■ **WHAT IS NEEDED**: Return, word for word, every line that follows.
** begin **
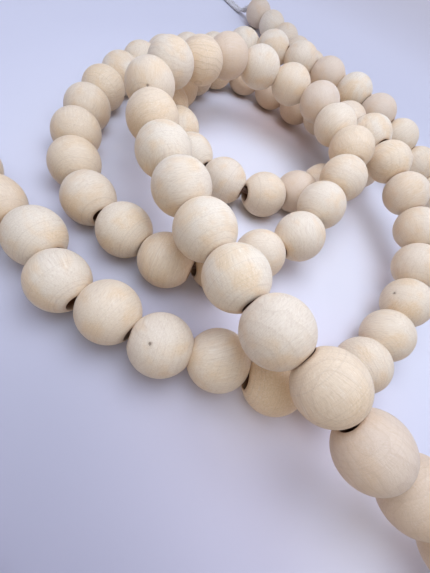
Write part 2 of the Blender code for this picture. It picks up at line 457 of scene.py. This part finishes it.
def attribute(tree, name):
    return put(tree, "ShaderNodeAttribute", attribute_name=name).outputs["Vector"]


def split(tree, vector):
    """The three parts of a vector."""
    return put(tree, "ShaderNodeSeparateXYZ", Vector=vector).outputs


def finish_material(tree, shader, colour, height):
    """Gives the shader its colour and its fine relief."""
    tree.links.new(colour, shader.inputs["Base Color"])
    bump = put(tree, "ShaderNodeBump", Height=height, Strength=RELIEF_STRENGTH, Distance=RELIEF_DEPTH)
    tree.links.new(bump.outputs[0], shader.inputs["Normal"])


# Wood

# Colours of the wood, of what marks it, and of the painted shade on it
PALE_WOOD = (0.770, 0.645, 0.475, 1.0)
AMBER_WOOD = (0.770, 0.560, 0.330, 1.0)
LATE_WOOD = (0.50, 0.335, 0.20, 1.0)
DARK_FIBRES = (0.53, 0.37, 0.23, 1.0)
LIGHT_FIBRES = (0.86, 0.78, 0.64, 1.0)
PORES = (0.38, 0.26, 0.165, 1.0)
SPECKS = (0.46, 0.34, 0.235, 1.0)
TURNING_LINES = (0.48, 0.35, 0.24, 1.0)
# Painted shade for the listed shaded beads, and a random brown for the others
BROWN_WOOD_AND_PAINTED_SHADE = (0.58, 0.42, 0.30, 1.0)
# Painted shade on a bead's ends round the bore, where neighbours meet
JOINT_END_SHADE = (0.45, 0.245, 0.115, 1.0)
# Painted shade inside the bore
PAINTED_BORE_SHADE = (0.22, 0.085, 0.03, 1.0)
KNOT_EDGE = (0.42, 0.29, 0.18, 1.0)
KNOT = (0.13, 0.09, 0.06, 1.0)

# Rings: how far they waver, how wide they are, how much the widths differ, and how narrow the late wood is
RING_WAVER = (5.0, 5.0, 5.0)
RING_WIDTH = 2.1
RING_VARIETY = 1.6
LATE_NARROWNESS = 5.0

# How fine a pattern is across the trunk, twice, and along it
FIBRE_FINENESS = (2.6, 2.6, 0.20)
PORE_FINENESS = (7.0, 7.0, 0.8)
CLOUD_FINENESS = (0.13, 0.13, 0.08)

# Distances from the bore's axis where the painted shade on the bead's ends begins and where it is strongest
JOINT_END_SHADE_FADES = (5.0, 3.4)


def growth_rings(tree, block):
    """The block's coordinates made to waver, and how near a place is to the late wood of its ring."""
    drift = put(tree, "ShaderNodeTexNoise", Vector=block, Scale=0.09, Detail=2.0).outputs["Color"]
    drift = vector_maths(tree, "SUBTRACT", drift, (0.5, 0.5, 0.5))
    wavered = vector_maths(tree, "ADD", block, vector_maths(tree, "MULTIPLY", drift, RING_WAVER))
    flat = vector_maths(tree, "MULTIPLY", wavered, (1.0, 1.0, 0.0))
    ring = maths(tree, "DIVIDE", vector_maths(tree, "LENGTH", flat, ORIGIN), RING_WIDTH)
    # No two rings are of one width
    widths = line_noise(tree, ring, 0.45, 1.0)
    ring = maths(tree, "ADD", ring, maths(tree, "MULTIPLY", widths, RING_VARIETY))
    return wavered, maths(tree, "POWER", maths(tree, "FRACT", ring), LATE_NARROWNESS)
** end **
■ **EXERCISE RESPONSE**:
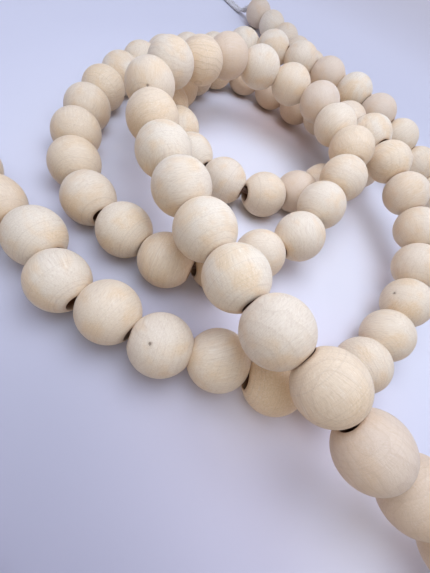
Write part 2 of the Blender code for this picture. It picks up at line 457 of scene.py. This part finishes it.
def attribute(tree, name):
    return put(tree, "ShaderNodeAttribute", attribute_name=name).outputs["Vector"]


def split(tree, vector):
    """The three parts of a vector."""
    return put(tree, "ShaderNodeSeparateXYZ", Vector=vector).outputs


def finish_material(tree, shader, colour, height):
    """Gives the shader its colour and its fine relief."""
    tree.links.new(colour, shader.inputs["Base Color"])
    bump = put(tree, "ShaderNodeBump", Height=height, Strength=RELIEF_STRENGTH, Distance=RELIEF_DEPTH)
    tree.links.new(bump.outputs[0], shader.inputs["Normal"])


# Wood

# Colours of the wood, of what marks it, and of the painted shade on it
PALE_WOOD = (0.770, 0.645, 0.475, 1.0)
AMBER_WOOD = (0.770, 0.560, 0.330, 1.0)
LATE_WOOD = (0.50, 0.335, 0.20, 1.0)
DARK_FIBRES = (0.53, 0.37, 0.23, 1.0)
LIGHT_FIBRES = (0.86, 0.78, 0.64, 1.0)
PORES = (0.38, 0.26, 0.165, 1.0)
SPECKS = (0.46, 0.34, 0.235, 1.0)
TURNING_LINES = (0.48, 0.35, 0.24, 1.0)
# Painted shade for the listed shaded beads, and a random brown for the others
BROWN_WOOD_AND_PAINTED_SHADE = (0.58, 0.42, 0.30, 1.0)
# Painted shade on a bead's ends round the bore, where neighbours meet
JOINT_END_SHADE = (0.45, 0.245, 0.115, 1.0)
# Painted shade inside the bore
PAINTED_BORE_SHADE = (0.22, 0.085, 0.03, 1.0)
KNOT_EDGE = (0.42, 0.29, 0.18, 1.0)
KNOT = (0.13, 0.09, 0.06, 1.0)

# Rings: how far they waver, how wide they are, how much the widths differ, and how narrow the late wood is
RING_WAVER = (5.0, 5.0, 5.0)
RING_WIDTH = 2.1
RING_VARIETY = 1.6
LATE_NARROWNESS = 5.0

# How fine a pattern is across the trunk, twice, and along it
FIBRE_FINENESS = (2.6, 2.6, 0.20)
PORE_FINENESS = (7.0, 7.0, 0.8)
CLOUD_FINENESS = (0.13, 0.13, 0.08)

# Distances from the bore's axis where the painted shade on the bead's ends begins and where it is strongest
JOINT_END_SHADE_FADES = (5.0, 3.4)


def growth_rings(tree, block):
    """The block's coordinates made to waver, and how near a place is to the late wood of its ring."""
    drift = put(tree, "ShaderNodeTexNoise", Vector=block, Scale=0.09, Detail=2.0).outputs["Color"]
    drift = vector_maths(tree, "SUBTRACT", drift, (0.5, 0.5, 0.5))
    wavered = vector_maths(tree, "ADD", block, vector_maths(tree, "MULTIPLY", drift, RING_WAVER))
    flat = vector_maths(tree, "MULTIPLY", wavered, (1.0, 1.0, 0.0))
    ring = maths(tree, "DIVIDE", vector_maths(tree, "LENGTH", flat, ORIGIN), RING_WIDTH)
    # No two rings are of one width
    widths = line_noise(tree, ring, 0.45, 1.0)
    ring = maths(tree, "ADD", ring, maths(tree, "MULTIPLY", widths, RING_VARIETY))
    return wavered, maths(tree, "POWER", maths(tree, "FRACT", ring), LATE_NARROWNESS)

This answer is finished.